June 23, 2024


It’s that time of the year again — but warmer than average. Hurricane season is upon us and the National Weather Service is expecting “above-normal” hurricane activity in the Atlantic basin, which could portend a difficult six months for coastal states, the Caribbean, and eastern Central America.

Hurricane season runs from June 1 through November 30, and occurs when coastal Atlantic waters and the Gulf of Mexico warm up, prompting massive storm systems that can have devastating impacts on land.

The National Oceanic and Atmospheric Administration is forecasting between 17 and 25 named storms. Storms get named when their wind speeds achieve 39 miles per hour (62.75 kilometers per hour) or higher. According to a NOAA release, 8 to 13 of those named storms are expected to become hurricanes, or storms with wind speeds of 74 mph or higher (119 kmph). Four to seven of the storms are anticipated to be major hurricanes, with winds greater than 111 mph (178.64 kmph). The forecaster’s confidence in those ranges is 70%.

If your name is on this list, congratulations! It could be associated with some extreme weather this year.

Colorado State University’s seasonal hurricane forecasts predicts 23 named storms this year, with 11 hurricanes and 5 major hurricanes, amounting to 115 total named storm days and 45 hurricane days. Those numbers are up from the 1991 to 2020 averages: 14.4 named storms per year, 7.2 hurricanes, and 3.2 major hurricanes. In other words, it may be time to invest in some plywood, batteries, and bottled water.

“Severe weather and emergencies can happen at any moment, which is why individuals and communities need to be prepared today,” said Erik Hooks, FEMA’s deputy administrator, in the NOAA release. “Already, we are seeing storms move across the country that can bring additional hazards like tornadoes, flooding and hail. Taking a proactive approach to our increasingly challenging climate landscape today can make a difference in how people can recover tomorrow.”
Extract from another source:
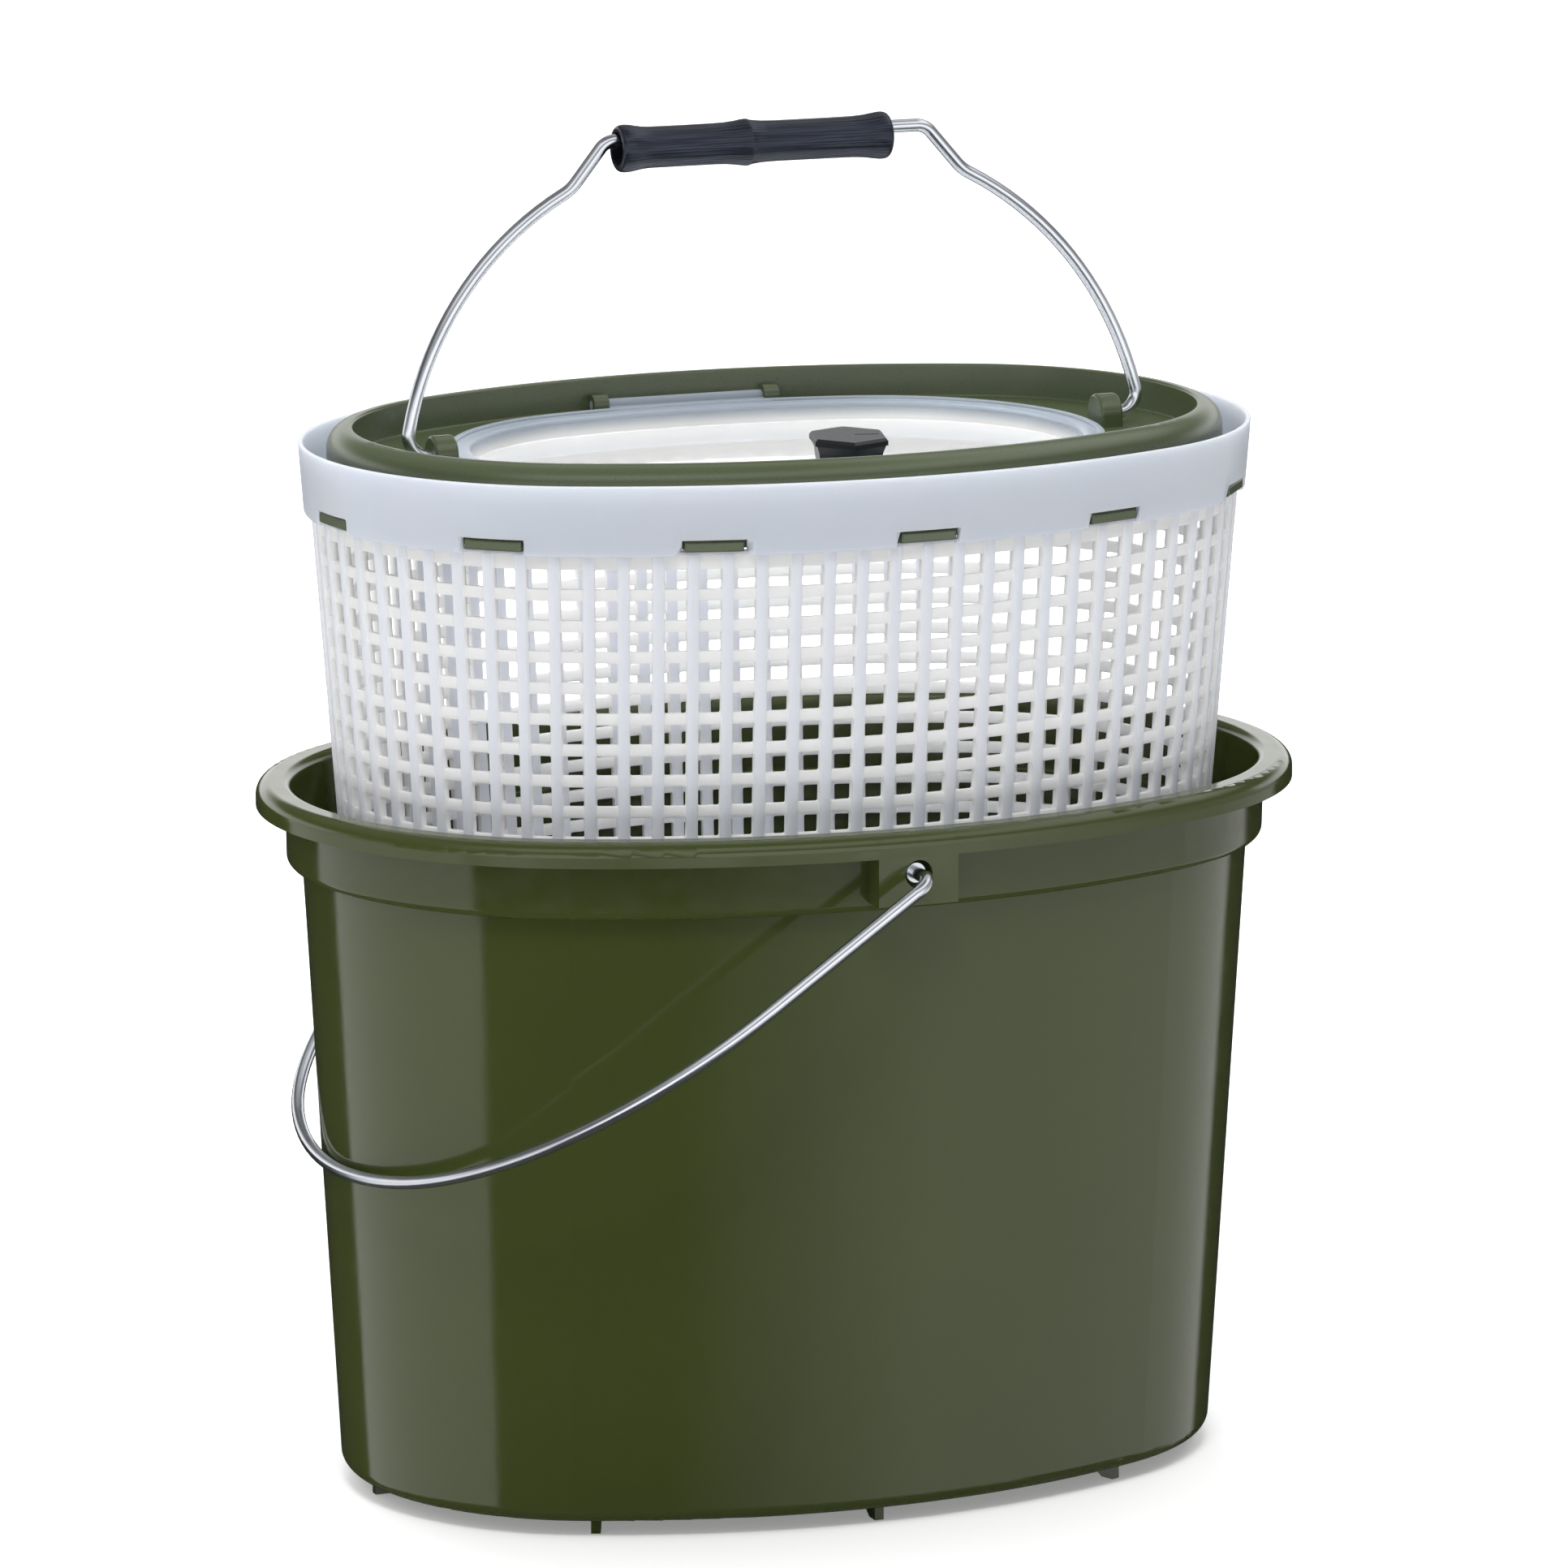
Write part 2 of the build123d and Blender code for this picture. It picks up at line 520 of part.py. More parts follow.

NOAA attributed this above-average activity to near-record warm ocean temperatures in the Atlantic, as well as reduced trade winds and wind shear, and La Nina-like conditions in the Pacific.

Human activity has made matters worse. Climate change — driven by humans burning fossil fuels — warms the global ocean and melts ice, causing sea levels to rise. This could make storm surges worse, especially in low-lying areas. You can stay informed about active storms via NOAA’s National Hurricane Center and Central Pacific Hurricane Center portals.